January 26, 2004
Bird Flu Spreads To Indonesia
Indonesia today confirmed an outbreak of bird flu among millions of chickens, but said the disease had not spread to humans.
"The government is not trying to conceal that avian influenza has attacked millions of chickens in Indonesia," said Sofjan Sudardjat, a senior Department of Agriculture official.
He said further tests would be conducted to see if the virus was the same strain that has swept through six other countries in the region, killing at least six people and millions of poultry.
"This strain has only affected chickens (in Indonesia) so far," he said.
Governments in Thailand, Vietnam, Cambodia, South Korea, Japan and Taiwan have ordered mass chicken culls to combat the spread of the bird flu.
Vietnam has slaughtered more than three million chickens and Thailand nine million.
In Indonesia, about 40% of nearly five million chickens that have died since October were infected by Newcastle disease, another poultry ailment not dangerous to humans, Sudardjat said. It first hit the Central Java provincial town of Pekalongan.

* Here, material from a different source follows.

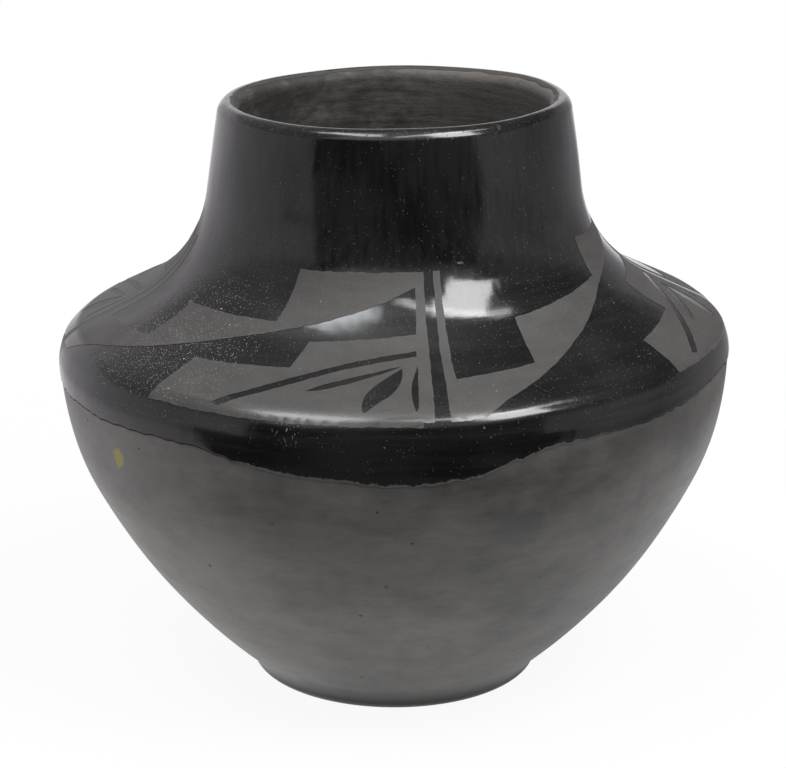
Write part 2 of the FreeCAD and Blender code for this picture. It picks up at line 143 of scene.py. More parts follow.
class Profile:
    """The clay's outline from the underside's middle, over the lip, to the floor's middle."""

    def __init__(self):
        self.runs = []
        self.work_out()
        self.draw()

    def work_out(self):
        """Centres, radii and turns of the arcs, which meet smoothly above the foot."""
        wall_rise = BELLY_HEIGHT - FOOT_HEIGHT
        neck_rise = HEIGHT - BELLY_HEIGHT
        set_in = BELLY_RADIUS - MOUTH_RADIUS
        self.belly_turn = BELLY_TURN_SHARE * math.atan2(BELLY_RADIUS - FOOT_RADIUS, wall_rise)
        self.belly_round = BELLY_RISE_SHARE * wall_rise / math.sin(self.belly_turn)
        self.slope = math.atan(SHOULDER_SLOPE_SHARE * neck_rise / set_in)
        self.taper = math.atan(NECK_TAPER_SHARE * set_in / neck_rise)
        self.belly_centre = np.array([BELLY_RADIUS - self.belly_round, BELLY_HEIGHT])
        self.edge_centre = np.array([BELLY_RADIUS - EDGE_ROUND, BELLY_HEIGHT])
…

The disease later spread to a number of districts in Bali, Java, Kalimantan and Sumatra.
Sudardjat said samples of the bird flu virus had been sent to Australia for further testing. Results identifying the subtype of the virus would not be available until Wednesday or Thursday.

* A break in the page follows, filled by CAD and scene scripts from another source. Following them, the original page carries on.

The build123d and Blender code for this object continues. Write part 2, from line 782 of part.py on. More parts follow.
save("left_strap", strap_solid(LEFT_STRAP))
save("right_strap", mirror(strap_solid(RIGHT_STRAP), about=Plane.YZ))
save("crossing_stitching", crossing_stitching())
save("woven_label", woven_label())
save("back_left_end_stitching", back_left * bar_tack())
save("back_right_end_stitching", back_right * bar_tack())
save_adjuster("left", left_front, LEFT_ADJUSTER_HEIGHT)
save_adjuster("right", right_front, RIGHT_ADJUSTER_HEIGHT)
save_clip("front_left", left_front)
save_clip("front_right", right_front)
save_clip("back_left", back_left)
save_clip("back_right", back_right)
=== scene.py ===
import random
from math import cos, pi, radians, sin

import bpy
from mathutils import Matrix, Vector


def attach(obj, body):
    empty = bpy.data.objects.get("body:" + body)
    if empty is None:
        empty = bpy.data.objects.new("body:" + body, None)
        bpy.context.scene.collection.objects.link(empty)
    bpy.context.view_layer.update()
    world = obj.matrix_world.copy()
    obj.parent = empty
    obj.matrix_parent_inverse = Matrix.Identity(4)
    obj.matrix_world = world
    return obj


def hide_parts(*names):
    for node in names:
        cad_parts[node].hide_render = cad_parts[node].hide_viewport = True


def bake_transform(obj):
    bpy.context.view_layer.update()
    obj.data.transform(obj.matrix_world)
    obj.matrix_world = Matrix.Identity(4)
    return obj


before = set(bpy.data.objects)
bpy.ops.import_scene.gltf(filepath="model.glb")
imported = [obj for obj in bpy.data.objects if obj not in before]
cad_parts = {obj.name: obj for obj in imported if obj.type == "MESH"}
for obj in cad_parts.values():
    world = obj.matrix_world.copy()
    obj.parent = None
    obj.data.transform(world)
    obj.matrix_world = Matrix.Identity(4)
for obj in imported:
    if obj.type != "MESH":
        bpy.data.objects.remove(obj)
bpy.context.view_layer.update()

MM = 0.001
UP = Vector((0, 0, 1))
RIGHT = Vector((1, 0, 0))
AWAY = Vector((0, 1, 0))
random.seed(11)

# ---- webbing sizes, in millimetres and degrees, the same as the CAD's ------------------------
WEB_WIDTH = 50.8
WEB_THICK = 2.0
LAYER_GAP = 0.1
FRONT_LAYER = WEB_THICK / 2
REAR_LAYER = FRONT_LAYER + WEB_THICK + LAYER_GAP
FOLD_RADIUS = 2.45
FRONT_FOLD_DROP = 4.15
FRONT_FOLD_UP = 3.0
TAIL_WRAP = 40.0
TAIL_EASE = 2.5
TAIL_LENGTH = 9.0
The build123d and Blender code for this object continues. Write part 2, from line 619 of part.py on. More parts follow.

Jakarta earlier had insisted that no bird flu had been found in Indonesia, saying the deaths of chickens in the country had been caused only by Newcastle disease.
In attempt to show that Indonesia was free of bird flu, Agriculture Minister Bungaran Saragih and senior ministry officials ate barbecued chicken on a stick in the West Java town of Bogor.
"Chicken meat in Indonesia is safe and can be consumed by the people," Saragih said.
The Indonesian Veterinarians Association said several independent investigations had revealed that bird flu had killed millions of chickens in the past several months.
"The physical signs are that the colour of the dead chickens¡¯ comb turned to blue and their legs had red stripes ... only one virus shows such signs," the deputy chairman of the East Java branch of the association, was quoted as saying by Kompas daily.
Last week, the Indonesian government banned the import of chickens and poultry products from Japan, South Korea and Vietnam following the outbreak of bird flu in those countries.